On this trajectory, by 2050, up to 90 percent of OECD generation will be from renewables. The IEA predicts that the share of all renewables in total global power generation will be 40 percent by 2040 [PDF].
Looking outside the OECD, coal as a percentage of total electricity generation is expected to remain high in the near term. For example, coal is on track to grow to 75 percent in India by 2027 and to 56 percent in Indonesia in the near term.
However, China may be indicative of future trends in other countries that hope to balance energy security, increased energy access and environmental sustainability. Coal is on track to drop to 56 percent of total energy generation in China — from 80 percent in 2007, as China continues its focus on increasing renewables.
Fossil fuels are also affected by the movement to divest from fossil fuel [PDF], which has grown 11,900 percent from $52 billion assets under management four years ago to over $6 trillion today, with nearly 1,000 institutional investors pledging to divest from coal, oil and gas. This trend is likely to have increasing impacts beyond OECD countries in upcoming years.
Along with this, investment in clean energy has grown at 14 percent CAGR over the past 10 years.
Access and affordability
Decentralization and democratization of the energy system will shift the definition of energy access and affordability.
The adoption of renewable generation, distributed energy resources (DER), deployment of smart grids, energy storage solutions and electrification of transport are just some trends transforming the generation, transmission and distribution of electricity. Supplies of ever-cheaper mainstream wind and solar power are driving down wholesale electricity prices. The expansion of renewables is expected to further drive growth in battery storage capacity and subsequently decrease installation costs, further disrupting the traditional model of centralized power generation and distribution. Many incumbent utilities companies in Western countries are struggling to adapt, as their business models are perceived as in decline. They soon may be replaced by potentially new business models from challenger companies.

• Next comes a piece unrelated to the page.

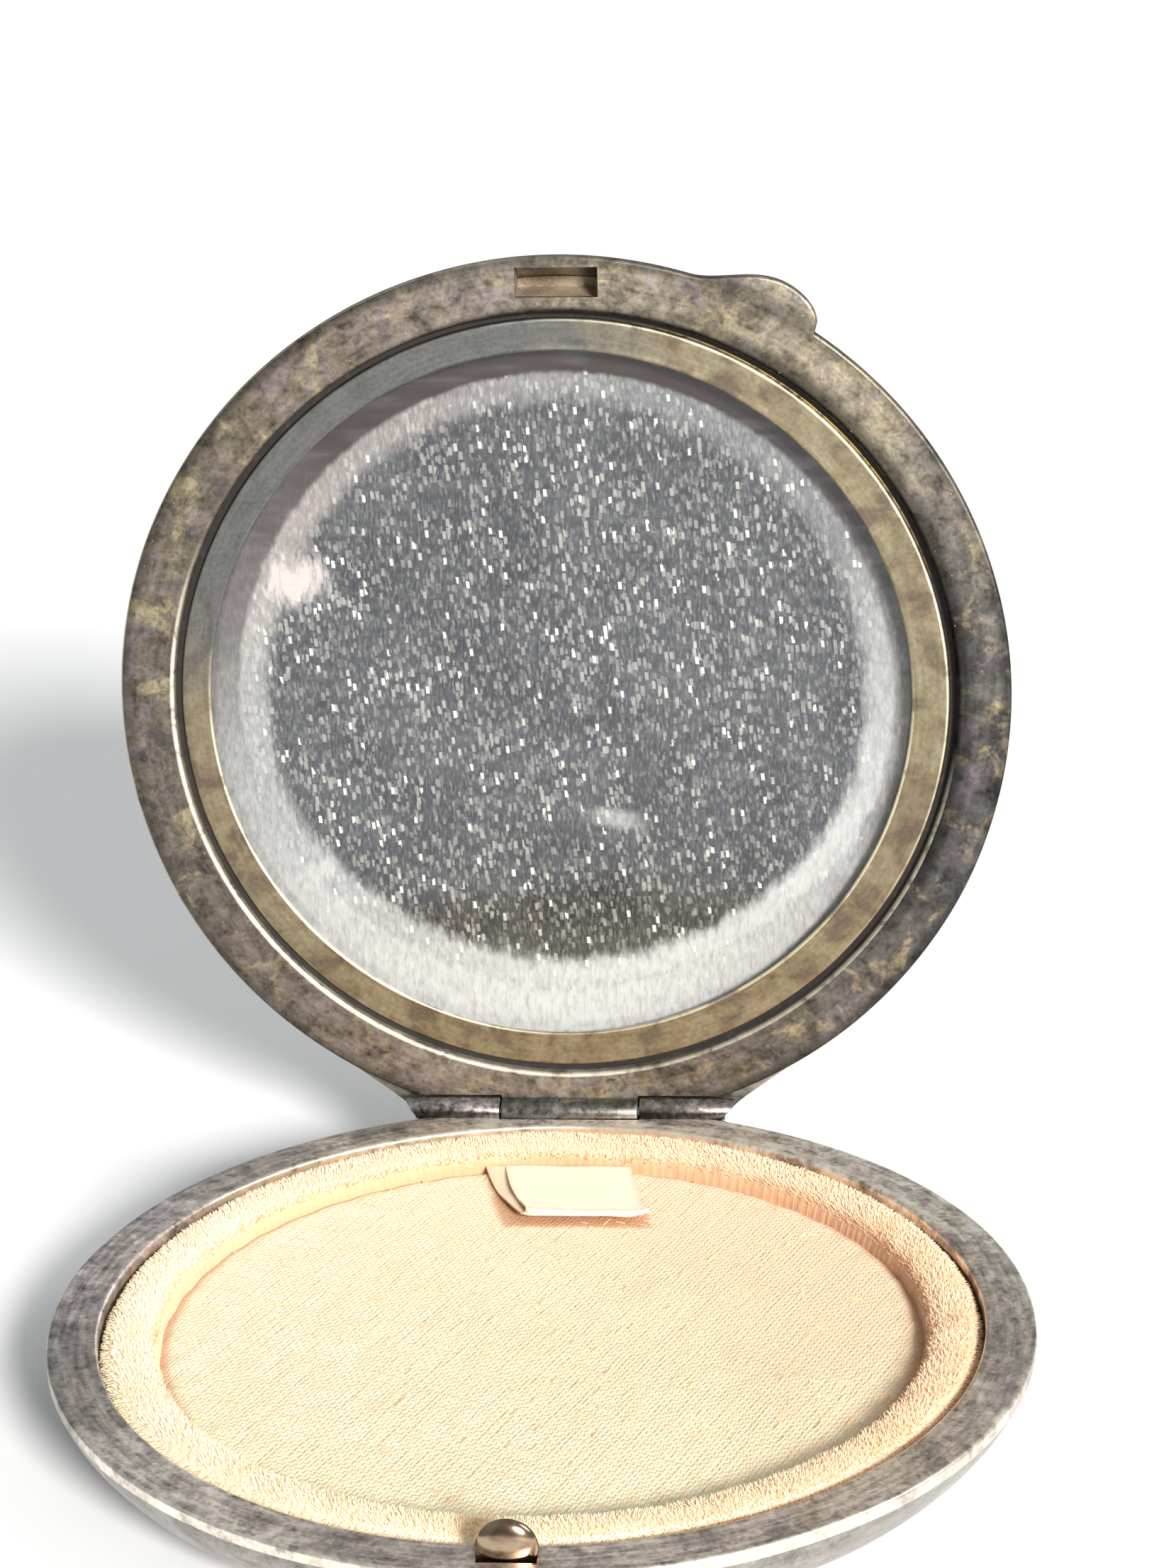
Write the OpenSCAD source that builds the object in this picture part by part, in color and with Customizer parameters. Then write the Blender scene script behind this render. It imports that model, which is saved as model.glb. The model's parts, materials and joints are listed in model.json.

Under these forces, Europe will see a mostly decentralized and highly democratized energy system by 2040. Elsewhere, DER is creating new opportunities for low-income economies to provide secure, reliable and affordable energy through mini- or microgrids.
The number of residential and industrial "prosumers" — those who both consume and produce electricity — at a local level is already rising. They soon will play a far more active role in the energy system as a whole as they look to manage energy costs and the sources of their energy, enabled by evolving technologies such as blockchain.
For example, in September, Apple, Akamai, Etsy and Swiss Re leveraged their collective buying power jointly to purchase renewable energy in the U.S. PJM energy market with the largest aggregated corporate renewable energy transaction to date.
Shifts in electricity generation and transportation fuels will help meet energy sustainability goals, and the energy transition will change the economics of the oil and gas industry. For example, recently, nearly 400 global companies, cities, states and regions set 100 percent renewable energy targets and/or zero-emissions targets, including California, the world’s fifth-largest economy, and companies with collective annual revenues of more than $2.75 trillion.
Energy companies and regulators will have to adapt and develop innovative mechanisms to respond to these goals. The shift to electrification of mobility will affect liquid-fuels demand and create new competitors and collaborators. Consider the e-vehicle charging infrastructure initiative in California backed by the state’s three investor-owned utilities. The lines are blurring between utilities, O&G majors and investors as drivers of disruption challenge existing structures.
As with other areas of the energy transition, the pace of electrification is uncertain but can be expected to grow rapidly. Regulations, including pressure to phase out internal combustion engine vehicles, are pushing the switch toward EVs, with predictions of worldwide e-vehicle growth at 11 million in 2025 and with China accounting for almost 50 percent of the global EV market. Countries and companies are battling for competitive positions in the changing mobility sector. The United Kingdom, for example, recently set out a plan to become the world leader in electric and zero-emission vans, trucks and cars.
Leveraging evolving technology opportunities to simultaneously focus on the three aspects of the energy trilemma — security, equity and environmental sustainability — not only can grow economies, but also can transform societies. Yet the complexity of issues facing the globalized energy industry make them impossible for countries to tackle in isolation.
Navigating through evolving policy and regulatory frameworks across states, along with innovating in the field of power generation, is key to achieving progress and maintaining balance. In this changing context, policymakers at all levels and those in the energy sector, both legacy and new players, must engage to ensure policy and regulatory frameworks enable economies and societies to fully leverage the new opportunities to meet the energy trilemma.